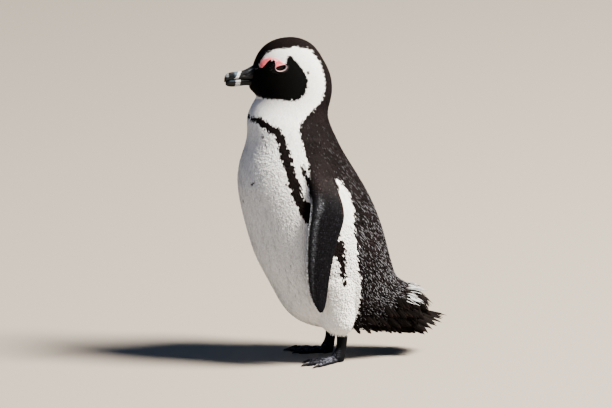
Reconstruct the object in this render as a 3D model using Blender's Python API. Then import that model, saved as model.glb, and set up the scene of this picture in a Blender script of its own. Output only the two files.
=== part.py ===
"""African penguin, standing: a still, life-size model parted into the pieces a person would name.

Metres, +Z up. The bird looks along -Y, its left side is +X, and it stands on the plane z = 0 with the
middle of its box over the origin. The plumage is part of each solid, out to the tips of the feathers.
"""

import math

import bmesh
import bpy
import numpy as np
from mathutils import Euler, Matrix, Vector

MM = 0.001

# Driving sizes
JOIN_GAP = 0.3 * MM  # clear space where two pieces meet
CLEARANCE = 0.4 * MM  # what a form is swollen by to cut the pieces that meet it
BODY_SEGMENTS = 36  # points round each section of head, neck, trunk and tail
LEG_X = 42 * MM  # from the bird's middle to each heel
FOOT_SPLAY = math.radians(19)  # how far each foot turns out
EYE_RADIUS = 11 * MM
EYE_PLACE = np.array([22.0, -109.5, 556.5]) * MM  # middle of the left eyeball
EYE_SLIT_RADII = (6 * MM, 10.5 * MM, 5.5 * MM)  # the hollow between the lids
EYE_SLIT_OUT = 14 * MM  # from the middle of the eyeball to the middle of the hollow
EYE_TILT = math.radians(-9)  # the front corner of the eye lies lower
FULLNESS = 0.88  # power of the sine in each section of the body: 1 is an ellipse, less is squarer

# Sections of the body from the base of the bill to the root of the tail. Each is an oval that stands
# across the bird: (name, y and z of its lowest or foremost point, y and z of its highest or rearmost
# point, half width), in mm. A smooth curve runs near them.
BODY_SECTIONS = (
    ("bill root", -158, 515, -152, 562, 11.5),
    ("lores", -154, 507, -144, 580, 20),
    ("forehead", -151, 502, -128, 596, 27),
    ("brow", -149, 499, -103, 605, 32),
    ("crown", -148, 497, -71, 604, 35),
    ("back of crown", -148.5, 495, -43, 588, 36.5),
    ("occiput", -150, 492, -24, 562, 37.5),
    ("upper nape", -152, 488, -12.5, 535, 38),
    ("nape", -155.5, 483, -8.5, 509, 38.5),
    ("throat", -159.5, 475.5, -11, 487, 40),
    ("neck", -164, 465, -16, 465, 43),
    ("neck root", -166.5, 450, -13.5, 445, 50),
    ("upper shoulder", -164, 425, 0, 416, 60),
    ("shoulder", -169, 402, 12, 390, 68),
    ("upper breast", -179, 377, 29, 363, 75),
    ("breast", -183.5, 346, 47, 333, 80.5),
    ("full breast", -182.5, 323, 59.5, 311, 84),
    ("upper belly", -176.5, 289, 76, 276, 88),
    ("widest", -166, 249, 89, 238, 90),
    ("belly", -154, 206, 98.5, 200, 90),
    ("lower belly", -138, 172, 104.5, 177, 88),
    ("flank", -118, 137, 109, 162, 84),
    ("thighs", -98, 104, 113, 152, 78),
    ("groin", -66, 75, 118, 145, 71),
    ("vent front", -20, 60, 125, 139.5, 64),
    ("vent", 30, 52, 135.5, 132.5, 56),
    ("under tail", 74, 46.5, 148.5, 124, 47),
    ("tail root", 110, 42.5, 161.5, 115.5, 39),
)
FACE_Y, FACE_Z = -160 * MM, 538.5 * MM  # the foremost point of the face, behind the bill
# Lengths of the body as (first section index, last section index, number of rings).
HEAD_SPAN = (0, 8.985, 16)
NECK_SPAN = (9.015, 11.493, 5)
TRUNK_SPAN = (11.507, 26.99, 27)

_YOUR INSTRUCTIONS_
Quote the listing above from its first line to the line with "person would name.", inclusive, and add nothing.

_IN RESPONSE_
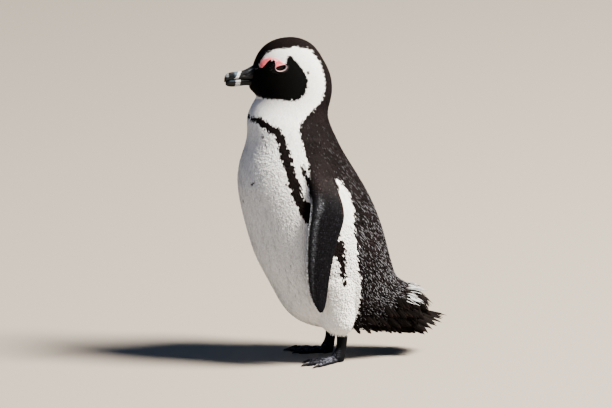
Reconstruct the object in this render as a 3D model using Blender's Python API. Then import that model, saved as model.glb, and set up the scene of this picture in a Blender script of its own. Output only the two files.
=== part.py ===
"""African penguin, standing: a still, life-size model parted into the pieces a person would name.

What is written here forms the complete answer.